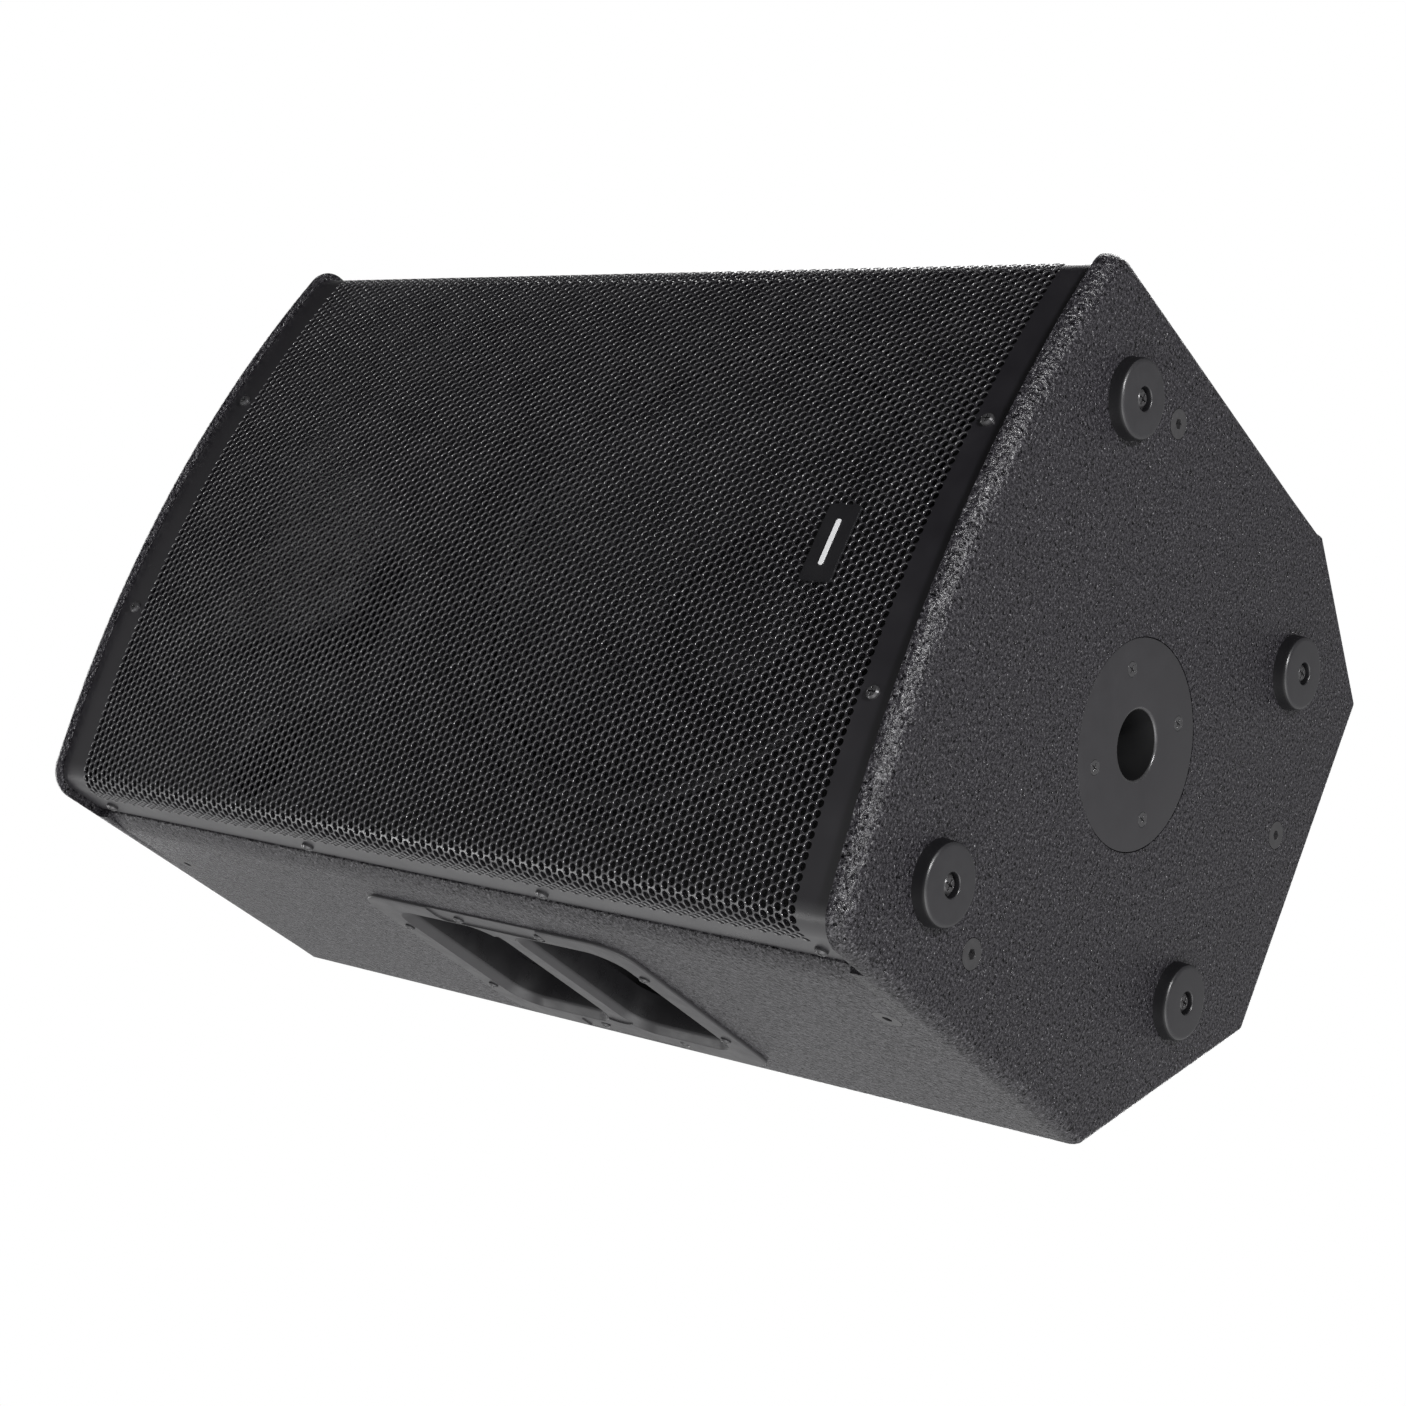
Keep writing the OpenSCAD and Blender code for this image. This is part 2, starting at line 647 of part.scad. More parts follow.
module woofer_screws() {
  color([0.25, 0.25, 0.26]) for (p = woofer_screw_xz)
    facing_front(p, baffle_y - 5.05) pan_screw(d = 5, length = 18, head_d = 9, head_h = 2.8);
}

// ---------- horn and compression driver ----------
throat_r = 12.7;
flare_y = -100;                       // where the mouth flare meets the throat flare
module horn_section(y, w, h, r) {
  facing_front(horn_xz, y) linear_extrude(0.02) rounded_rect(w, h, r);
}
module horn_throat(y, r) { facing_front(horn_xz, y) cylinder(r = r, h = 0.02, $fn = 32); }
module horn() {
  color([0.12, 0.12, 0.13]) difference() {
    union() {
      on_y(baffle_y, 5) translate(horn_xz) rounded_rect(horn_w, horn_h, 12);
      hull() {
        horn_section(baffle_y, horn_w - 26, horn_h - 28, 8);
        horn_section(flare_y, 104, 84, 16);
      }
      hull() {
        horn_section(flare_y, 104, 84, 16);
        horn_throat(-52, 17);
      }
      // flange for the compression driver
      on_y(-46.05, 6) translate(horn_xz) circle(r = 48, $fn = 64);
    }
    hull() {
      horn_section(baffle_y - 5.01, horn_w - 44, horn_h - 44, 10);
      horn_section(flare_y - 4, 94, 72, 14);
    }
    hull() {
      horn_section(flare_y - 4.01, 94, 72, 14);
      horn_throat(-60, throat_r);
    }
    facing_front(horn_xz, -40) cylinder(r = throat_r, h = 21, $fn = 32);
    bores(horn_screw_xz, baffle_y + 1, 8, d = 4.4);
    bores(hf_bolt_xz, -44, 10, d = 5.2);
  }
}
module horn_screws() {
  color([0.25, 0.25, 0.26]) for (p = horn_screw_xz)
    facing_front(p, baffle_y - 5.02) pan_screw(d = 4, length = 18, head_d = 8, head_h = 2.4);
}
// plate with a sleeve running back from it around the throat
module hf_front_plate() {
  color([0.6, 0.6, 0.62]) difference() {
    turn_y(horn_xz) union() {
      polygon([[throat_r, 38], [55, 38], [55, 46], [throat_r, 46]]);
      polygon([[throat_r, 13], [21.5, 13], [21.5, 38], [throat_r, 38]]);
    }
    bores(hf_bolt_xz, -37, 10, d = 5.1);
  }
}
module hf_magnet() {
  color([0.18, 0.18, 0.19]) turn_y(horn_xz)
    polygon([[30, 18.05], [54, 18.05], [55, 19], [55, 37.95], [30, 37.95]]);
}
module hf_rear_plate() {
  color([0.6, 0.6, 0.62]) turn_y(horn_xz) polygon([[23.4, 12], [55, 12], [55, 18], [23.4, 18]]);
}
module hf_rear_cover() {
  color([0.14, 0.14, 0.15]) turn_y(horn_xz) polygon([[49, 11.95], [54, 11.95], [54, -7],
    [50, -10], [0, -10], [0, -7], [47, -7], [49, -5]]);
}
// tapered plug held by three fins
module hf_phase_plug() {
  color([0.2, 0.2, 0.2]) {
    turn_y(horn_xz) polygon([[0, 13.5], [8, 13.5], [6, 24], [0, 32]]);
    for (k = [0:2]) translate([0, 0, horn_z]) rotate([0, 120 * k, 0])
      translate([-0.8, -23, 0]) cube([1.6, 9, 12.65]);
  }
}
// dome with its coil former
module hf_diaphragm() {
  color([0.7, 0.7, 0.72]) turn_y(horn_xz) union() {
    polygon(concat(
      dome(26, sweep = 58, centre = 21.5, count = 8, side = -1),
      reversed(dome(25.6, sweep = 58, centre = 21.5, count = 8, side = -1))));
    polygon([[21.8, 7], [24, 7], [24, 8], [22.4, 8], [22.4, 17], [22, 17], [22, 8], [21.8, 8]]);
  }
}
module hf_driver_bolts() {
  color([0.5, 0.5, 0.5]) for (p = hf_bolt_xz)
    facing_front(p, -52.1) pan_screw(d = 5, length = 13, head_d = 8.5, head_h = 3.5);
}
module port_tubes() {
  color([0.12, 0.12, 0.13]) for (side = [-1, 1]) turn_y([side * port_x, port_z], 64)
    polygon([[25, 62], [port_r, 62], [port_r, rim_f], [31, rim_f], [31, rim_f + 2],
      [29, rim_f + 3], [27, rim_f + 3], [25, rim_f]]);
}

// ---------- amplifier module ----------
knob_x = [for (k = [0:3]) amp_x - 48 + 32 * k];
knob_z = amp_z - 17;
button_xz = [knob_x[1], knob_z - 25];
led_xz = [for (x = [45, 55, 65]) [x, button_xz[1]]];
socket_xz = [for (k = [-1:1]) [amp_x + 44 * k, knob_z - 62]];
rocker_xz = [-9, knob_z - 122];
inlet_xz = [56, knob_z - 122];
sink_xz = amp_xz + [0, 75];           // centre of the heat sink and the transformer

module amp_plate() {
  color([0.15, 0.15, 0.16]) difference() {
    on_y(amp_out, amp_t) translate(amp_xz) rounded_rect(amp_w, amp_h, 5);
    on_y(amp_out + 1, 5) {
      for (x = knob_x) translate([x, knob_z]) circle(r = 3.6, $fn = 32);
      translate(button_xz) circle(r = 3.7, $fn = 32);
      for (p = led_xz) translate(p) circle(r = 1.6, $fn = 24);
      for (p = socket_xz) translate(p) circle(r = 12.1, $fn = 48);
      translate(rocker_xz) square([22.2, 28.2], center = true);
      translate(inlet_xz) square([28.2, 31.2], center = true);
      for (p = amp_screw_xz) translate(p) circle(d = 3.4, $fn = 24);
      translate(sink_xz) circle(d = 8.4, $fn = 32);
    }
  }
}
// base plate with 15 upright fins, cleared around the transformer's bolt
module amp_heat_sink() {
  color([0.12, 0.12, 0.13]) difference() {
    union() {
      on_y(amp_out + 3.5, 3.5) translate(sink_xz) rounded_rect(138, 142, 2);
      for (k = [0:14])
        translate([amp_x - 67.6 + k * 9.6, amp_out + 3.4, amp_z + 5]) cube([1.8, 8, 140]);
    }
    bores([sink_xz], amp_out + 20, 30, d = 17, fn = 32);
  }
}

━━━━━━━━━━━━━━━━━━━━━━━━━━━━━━

— WORK TO BE COMPLETED —
Reproduce the full listing word for word.

— ANSWER TO THIS PROBLEM —
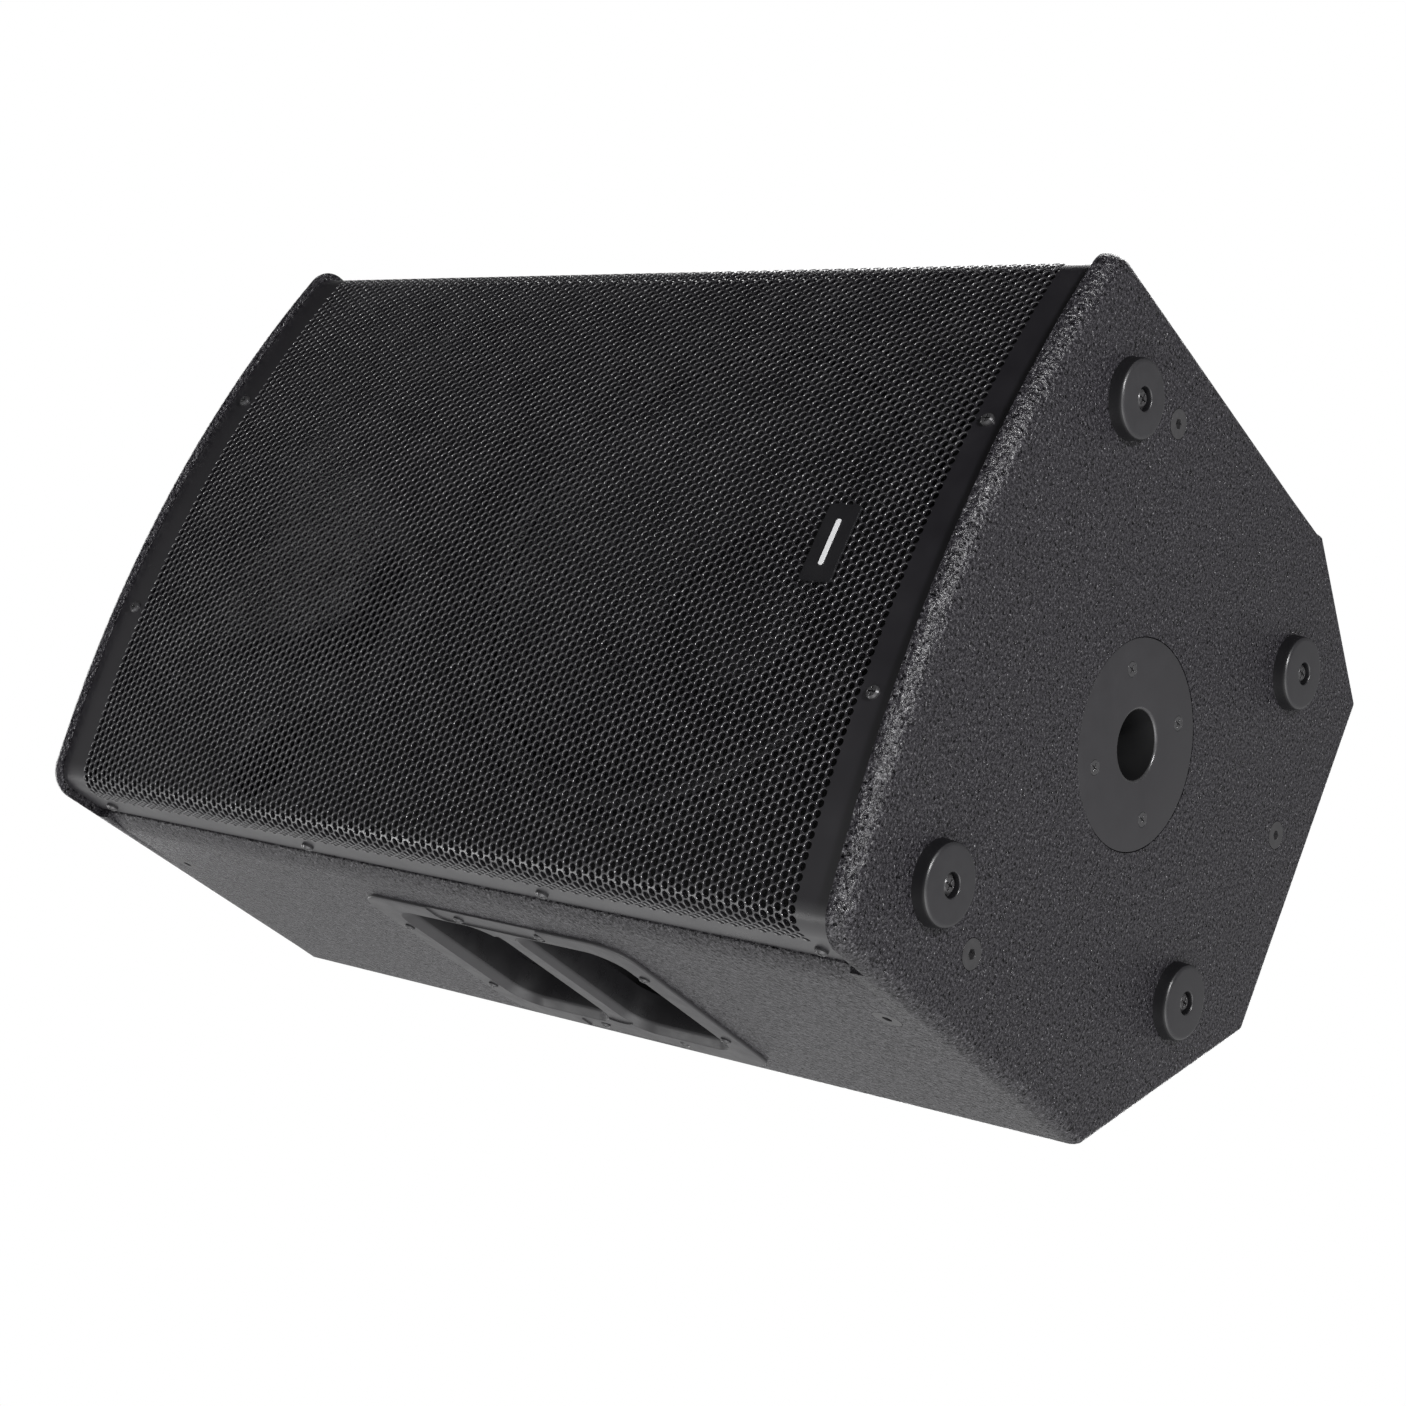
Keep writing the OpenSCAD and Blender code for this image. This is part 2, starting at line 647 of part.scad. More parts follow.
module woofer_screws() {
  color([0.25, 0.25, 0.26]) for (p = woofer_screw_xz)
    facing_front(p, baffle_y - 5.05) pan_screw(d = 5, length = 18, head_d = 9, head_h = 2.8);
}

// ---------- horn and compression driver ----------
throat_r = 12.7;
flare_y = -100;                       // where the mouth flare meets the throat flare
module horn_section(y, w, h, r) {
  facing_front(horn_xz, y) linear_extrude(0.02) rounded_rect(w, h, r);
}
module horn_throat(y, r) { facing_front(horn_xz, y) cylinder(r = r, h = 0.02, $fn = 32); }
module horn() {
  color([0.12, 0.12, 0.13]) difference() {
    union() {
      on_y(baffle_y, 5) translate(horn_xz) rounded_rect(horn_w, horn_h, 12);
      hull() {
        horn_section(baffle_y, horn_w - 26, horn_h - 28, 8);
        horn_section(flare_y, 104, 84, 16);
      }
      hull() {
        horn_section(flare_y, 104, 84, 16);
        horn_throat(-52, 17);
      }
      // flange for the compression driver
      on_y(-46.05, 6) translate(horn_xz) circle(r = 48, $fn = 64);
    }
    hull() {
      horn_section(baffle_y - 5.01, horn_w - 44, horn_h - 44, 10);
      horn_section(flare_y - 4, 94, 72, 14);
    }
    hull() {
      horn_section(flare_y - 4.01, 94, 72, 14);
      horn_throat(-60, throat_r);
    }
    facing_front(horn_xz, -40) cylinder(r = throat_r, h = 21, $fn = 32);
    bores(horn_screw_xz, baffle_y + 1, 8, d = 4.4);
    bores(hf_bolt_xz, -44, 10, d = 5.2);
  }
}
module horn_screws() {
  color([0.25, 0.25, 0.26]) for (p = horn_screw_xz)
    facing_front(p, baffle_y - 5.02) pan_screw(d = 4, length = 18, head_d = 8, head_h = 2.4);
}
// plate with a sleeve running back from it around the throat
module hf_front_plate() {
  color([0.6, 0.6, 0.62]) difference() {
    turn_y(horn_xz) union() {
      polygon([[throat_r, 38], [55, 38], [55, 46], [throat_r, 46]]);
      polygon([[throat_r, 13], [21.5, 13], [21.5, 38], [throat_r, 38]]);
    }
    bores(hf_bolt_xz, -37, 10, d = 5.1);
  }
}
module hf_magnet() {
  color([0.18, 0.18, 0.19]) turn_y(horn_xz)
    polygon([[30, 18.05], [54, 18.05], [55, 19], [55, 37.95], [30, 37.95]]);
}
module hf_rear_plate() {
  color([0.6, 0.6, 0.62]) turn_y(horn_xz) polygon([[23.4, 12], [55, 12], [55, 18], [23.4, 18]]);
}
module hf_rear_cover() {
  color([0.14, 0.14, 0.15]) turn_y(horn_xz) polygon([[49, 11.95], [54, 11.95], [54, -7],
    [50, -10], [0, -10], [0, -7], [47, -7], [49, -5]]);
}
// tapered plug held by three fins
module hf_phase_plug() {
  color([0.2, 0.2, 0.2]) {
    turn_y(horn_xz) polygon([[0, 13.5], [8, 13.5], [6, 24], [0, 32]]);
    for (k = [0:2]) translate([0, 0, horn_z]) rotate([0, 120 * k, 0])
      translate([-0.8, -23, 0]) cube([1.6, 9, 12.65]);
  }
}
// dome with its coil former
module hf_diaphragm() {
  color([0.7, 0.7, 0.72]) turn_y(horn_xz) union() {
    polygon(concat(
      dome(26, sweep = 58, centre = 21.5, count = 8, side = -1),
      reversed(dome(25.6, sweep = 58, centre = 21.5, count = 8, side = -1))));
    polygon([[21.8, 7], [24, 7], [24, 8], [22.4, 8], [22.4, 17], [22, 17], [22, 8], [21.8, 8]]);
  }
}
module hf_driver_bolts() {
  color([0.5, 0.5, 0.5]) for (p = hf_bolt_xz)
    facing_front(p, -52.1) pan_screw(d = 5, length = 13, head_d = 8.5, head_h = 3.5);
}
module port_tubes() {
  color([0.12, 0.12, 0.13]) for (side = [-1, 1]) turn_y([side * port_x, port_z], 64)
    polygon([[25, 62], [port_r, 62], [port_r, rim_f], [31, rim_f], [31, rim_f + 2],
      [29, rim_f + 3], [27, rim_f + 3], [25, rim_f]]);
}

// ---------- amplifier module ----------
knob_x = [for (k = [0:3]) amp_x - 48 + 32 * k];
knob_z = amp_z - 17;
button_xz = [knob_x[1], knob_z - 25];
led_xz = [for (x = [45, 55, 65]) [x, button_xz[1]]];
socket_xz = [for (k = [-1:1]) [amp_x + 44 * k, knob_z - 62]];
rocker_xz = [-9, knob_z - 122];
inlet_xz = [56, knob_z - 122];
sink_xz = amp_xz + [0, 75];           // centre of the heat sink and the transformer

module amp_plate() {
  color([0.15, 0.15, 0.16]) difference() {
    on_y(amp_out, amp_t) translate(amp_xz) rounded_rect(amp_w, amp_h, 5);
    on_y(amp_out + 1, 5) {
      for (x = knob_x) translate([x, knob_z]) circle(r = 3.6, $fn = 32);
      translate(button_xz) circle(r = 3.7, $fn = 32);
      for (p = led_xz) translate(p) circle(r = 1.6, $fn = 24);
      for (p = socket_xz) translate(p) circle(r = 12.1, $fn = 48);
      translate(rocker_xz) square([22.2, 28.2], center = true);
      translate(inlet_xz) square([28.2, 31.2], center = true);
      for (p = amp_screw_xz) translate(p) circle(d = 3.4, $fn = 24);
      translate(sink_xz) circle(d = 8.4, $fn = 32);
    }
  }
}
// base plate with 15 upright fins, cleared around the transformer's bolt
module amp_heat_sink() {
  color([0.12, 0.12, 0.13]) difference() {
    union() {
      on_y(amp_out + 3.5, 3.5) translate(sink_xz) rounded_rect(138, 142, 2);
      for (k = [0:14])
        translate([amp_x - 67.6 + k * 9.6, amp_out + 3.4, amp_z + 5]) cube([1.8, 8, 140]);
    }
    bores([sink_xz], amp_out + 20, 30, d = 17, fn = 32);
  }
}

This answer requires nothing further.